The data below holds the lines to copy: everything from the line containing "lying in the cup" to the line containing "imported = [obj", both ends included, set down exactly.

------------------------------------------------------------

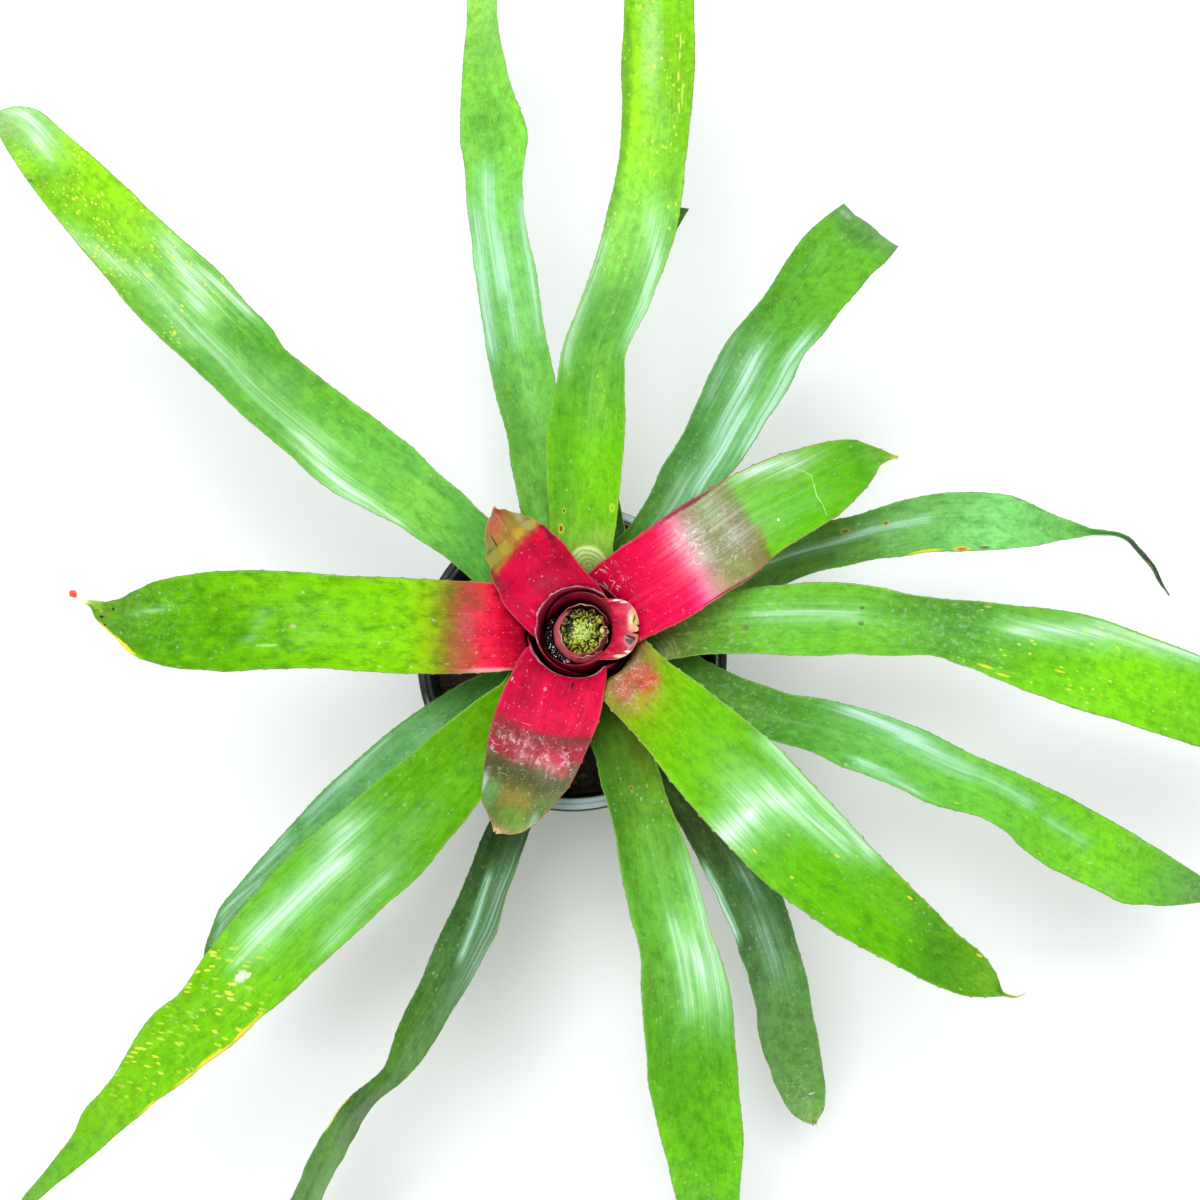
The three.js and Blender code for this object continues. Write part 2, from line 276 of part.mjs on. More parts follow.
for (let i = 0; i < P.holeCount; i++) {
  const a = (i + 0.5) / P.holeCount * 2 * Math.PI;
  const drill = new THREE.CylinderGeometry(P.holeRadius, P.holeRadius, 8, 12);
  drill.rotateX(Math.PI / 2);
  drill.translate(P.holeCircle * Math.cos(a), P.holeCircle * Math.sin(a), 1);
  pot = pot.subtract(toSolid(drill));
}
add('pot', fromSolid(pot), 0x17181a, 0.38);

// ---------------------------------------------------------------- potting mix, with the pocket the stem stands in
const soilRadius = (z) => wallOuter(z) - P.wall - SOIL.gap;
let soil = toSolid(turned([
  [0, SOIL.bottom], [P.baseRadius - P.wall - 2.4, SOIL.bottom], [P.baseRadius - P.wall - SOIL.gap - 0.2, 4.0],
  [soilRadius(60), 60], [soilRadius(SOIL.top) - 0.1, SOIL.top - 2.5], [soilRadius(SOIL.top) - 2.5, SOIL.top - 0.6], [0, SOIL.top],
], P.segments));
const pocket = new THREE.CylinderGeometry(SOIL.pocketRadius, SOIL.pocketRadius, 40, 28);
pocket.rotateX(Math.PI / 2);
pocket.translate(AXIS.x, AXIS.y, SOIL.pocketBottom + 20);
soil = soil.subtract(toSolid(pocket));
add('potting_mix', fromSolid(soil), 0x241b15, 0.95);

// ---------------------------------------------------------------- stem: short thick foot and the stalk of the flower head
const stem = turned([
  [0, STEM.bottom], [STEM.radius - 1.5, STEM.bottom], [STEM.radius, STEM.bottom + 1.5], [STEM.radius, STEM.shoulder - 2],
  [STEM.radius - 1.2, STEM.shoulder], [STEM.scapeRadius + 1.2, STEM.neck], [STEM.scapeRadius, STEM.neck + 5], [STEM.scapeRadius, STEM.scapeTop - 4], [STEM.scapeRadius + 0.6, STEM.scapeTop], [0, STEM.scapeTop],
], 24);
stem.translate(AXIS.x, AXIS.y, 0);
add('stem', fromSolid(toSolid(stem)), 0x7d8b3d, 0.7);

// ---------------------------------------------------------------- leaves
for (let k = 0; k < LEAVES.length; k++) add(LEAVES[k].name, shell(leafRows(k), LEAF_THICKNESS), LEAVES[k].colour, 0.35);

// ---------------------------------------------------------------- bracts round the flower head
for (const b of BRACTS) {
  const rows = [];
  const levels = [0, 0.2, 0.45, 0.72, 1];
  for (const t of levels) {
    const row = [];
    for (let i = 0; i <= 10; i++) {
      const u = -1 + i / 5;
      const half = b.half * (0.62 + 0.38 * Math.sin(Math.PI * Math.min(1, t * 0.62 + 0.1)));
      const a = (b.az + u * half) * DEG;
      const swell = Math.sin(Math.PI / 2 * Math.min(1, t * 1.35));
      const r = THREE.MathUtils.lerp(BRACT.lowRadius + (b.radius - 12) * 0.7, b.radius, swell);
      const z = THREE.MathUtils.lerp(BRACT.bottom, b.top, t) + t * t * b.point * (Math.exp(-u * u * 14) - 0.9 * Math.abs(u) ** 3);
      row.push(new THREE.Vector3(HEAD.x + r * Math.cos(a), HEAD.y + r * Math.sin(a), z));
    }
    rows.push(row);
  }
  add(b.name, shell(rows, BRACT.thickness, 0.6), 0xc8505c, 0.45);
}

// ---------------------------------------------------------------- flower head: one domed cluster of close-set buds
{
  const rings = 9, around = 33, pos = [], tri = [];
  const zMid = (HEAD.bottom + HEAD.top) / 2;
  pos.push(HEAD.x, HEAD.y, HEAD.bottom);
  const profile = [[0.5, 0.0], [0.62, 0.2], [0.8, 0.42], [0.95, 0.64], [1.0, 0.82], [0.9, 0.93], [0.66, 0.985], [0.4, 0.95], [0.2, 1.0]];
  for (let i = 0; i < rings; i++) {
    for (let j = 0; j < around; j++) {
      const a = j / around * 2 * Math.PI;
      const bump = i >= 3 ? 0.05 * Math.cos(HEAD.lobes * a + (i > 5 ? Math.PI : 0)) : 0;
      const r = HEAD.radius * (profile[i][0] - 0.05 * (i > 2 ? 1 : 0) + bump);
      const z = THREE.MathUtils.lerp(HEAD.bottom, HEAD.top, profile[i][1]) + (i >= 4 && i < 8 ? 0.5 * Math.cos(HEAD.lobes * a) : 0);
      pos.push(HEAD.x + r * Math.cos(a), HEAD.y + r * Math.sin(a), z);
    }
  }
  pos.push(HEAD.x, HEAD.y, HEAD.top + 0.6);
  const id = (i, j) => 1 + i * around + (j % around);
  for (let j = 0; j < around; j++) {
    tri.push(0, id(0, j + 1), id(0, j));
    tri.push(pos.length / 3 - 1, id(rings - 1, j), id(rings - 1, j + 1));
    for (let i = 0; i < rings - 1; i++) {
      tri.push(id(i, j), id(i, j + 1), id(i + 1, j + 1));
      tri.push(id(i, j), id(i + 1, j + 1), id(i + 1, j));
    }
  }
  add('flower_head', outward(pos, tri), 0x93a52c, 0.5);
}

// ---------------------------------------------------------------- litter lying in the cup
{
  const rows = [];
  const n = 12;
  const pos = [], tri = [];
  for (let i = 0; i <= n; i++) {
    const t = i / n, a = THREE.MathUtils.lerp(LITTER.from, LITTER.to, t) * DEG;
    const w = LITTER.half * (0.35 + 0.65 * Math.sin(Math.PI * t));
    const h = LITTER.top - 2.2 * (1 - Math.sin(Math.PI * t));
    for (const [r, z] of [[LITTER.radius - w, LITTER.bottom], [LITTER.radius + w, LITTER.bottom], [LITTER.radius + w, h], [LITTER.radius - w, h]]) {
      pos.push(LITTER.x + (r - 1.6) * Math.cos(a), LITTER.y + (r - 1.6) * Math.sin(a), z);
    }
  }
  for (let i = 0; i < n; i++) for (let j = 0; j < 4; j++) {
    const a = i * 4 + j, b = i * 4 + (j + 1) % 4, c = a + 4, d = b + 4;
    tri.push(a, b, d, a, d, c);
  }
  tri.push(0, 2, 1, 0, 3, 2);
  const e = n * 4;
  tri.push(e, e + 1, e + 2, e, e + 2, e + 3);
  add('cup_litter', outward(pos, tri), 0x0d0c0c, 0.4);
}

export default group;
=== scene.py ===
# Neoregelia bromeliad in its nursery pot: the looks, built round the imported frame.
# Tables are in millimetres, like the CAD source; meshes are made in metres.
import bpy, bmesh, math
import numpy as np
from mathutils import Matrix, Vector


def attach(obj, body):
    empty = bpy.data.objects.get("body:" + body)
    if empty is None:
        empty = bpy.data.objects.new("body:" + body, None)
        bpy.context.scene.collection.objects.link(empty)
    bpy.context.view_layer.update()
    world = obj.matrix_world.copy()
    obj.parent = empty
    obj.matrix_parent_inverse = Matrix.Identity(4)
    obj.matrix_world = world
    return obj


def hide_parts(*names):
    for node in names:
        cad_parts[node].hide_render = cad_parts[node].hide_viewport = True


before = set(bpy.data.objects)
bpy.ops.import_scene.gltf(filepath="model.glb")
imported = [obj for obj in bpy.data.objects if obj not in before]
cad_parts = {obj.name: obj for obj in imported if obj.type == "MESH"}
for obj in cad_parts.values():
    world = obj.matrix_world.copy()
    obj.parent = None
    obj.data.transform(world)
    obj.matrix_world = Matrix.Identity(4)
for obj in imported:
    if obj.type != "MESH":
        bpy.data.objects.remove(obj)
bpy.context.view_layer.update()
MM = 0.001

# ------------------------------------------------------------------ driving dimensions, as in the CAD source
AXIS = np.array([3.8, 1.9])
SHEATH = dict(bottom=116.0, inner_low=15.0, inner_high=16.4, pitch_low=1.65, pitch_high=2.1, high=206.0, fade=36.0)
POT = dict(base=54.2, wall_top=70.2, rim=76.7, height=130.0, drop=14.5, wall=1.3, floor=2.0, holes=6, hole_r=4.5, hole_circle=42.0)
SOIL_TOP = 115.0
HEAD = dict(x=5.9, y=2.3, bottom=169.0, top=190.0, radius=10.2)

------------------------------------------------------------

# Answer for the task
// ---------------------------------------------------------------- litter lying in the cup
{
  const rows = [];
  const n = 12;
  const pos = [], tri = [];
  for (let i = 0; i <= n; i++) {
    const t = i / n, a = THREE.MathUtils.lerp(LITTER.from, LITTER.to, t) * DEG;
    const w = LITTER.half * (0.35 + 0.65 * Math.sin(Math.PI * t));
    const h = LITTER.top - 2.2 * (1 - Math.sin(Math.PI * t));
    for (const [r, z] of [[LITTER.radius - w, LITTER.bottom], [LITTER.radius + w, LITTER.bottom], [LITTER.radius + w, h], [LITTER.radius - w, h]]) {
      pos.push(LITTER.x + (r - 1.6) * Math.cos(a), LITTER.y + (r - 1.6) * Math.sin(a), z);
    }
  }
  for (let i = 0; i < n; i++) for (let j = 0; j < 4; j++) {
    const a = i * 4 + j, b = i * 4 + (j + 1) % 4, c = a + 4, d = b + 4;
    tri.push(a, b, d, a, d, c);
  }
  tri.push(0, 2, 1, 0, 3, 2);
  const e = n * 4;
  tri.push(e, e + 1, e + 2, e, e + 2, e + 3);
  add('cup_litter', outward(pos, tri), 0x0d0c0c, 0.4);
}

export default group;
=== scene.py ===
# Neoregelia bromeliad in its nursery pot: the looks, built round the imported frame.
# Tables are in millimetres, like the CAD source; meshes are made in metres.
import bpy, bmesh, math
import numpy as np
from mathutils import Matrix, Vector


def attach(obj, body):
    empty = bpy.data.objects.get("body:" + body)
    if empty is None:
        empty = bpy.data.objects.new("body:" + body, None)
        bpy.context.scene.collection.objects.link(empty)
    bpy.context.view_layer.update()
    world = obj.matrix_world.copy()
    obj.parent = empty
    obj.matrix_parent_inverse = Matrix.Identity(4)
    obj.matrix_world = world
    return obj


def hide_parts(*names):
    for node in names:
        cad_parts[node].hide_render = cad_parts[node].hide_viewport = True


before = set(bpy.data.objects)
bpy.ops.import_scene.gltf(filepath="model.glb")
imported = [obj for obj in bpy.data.objects if obj not in before]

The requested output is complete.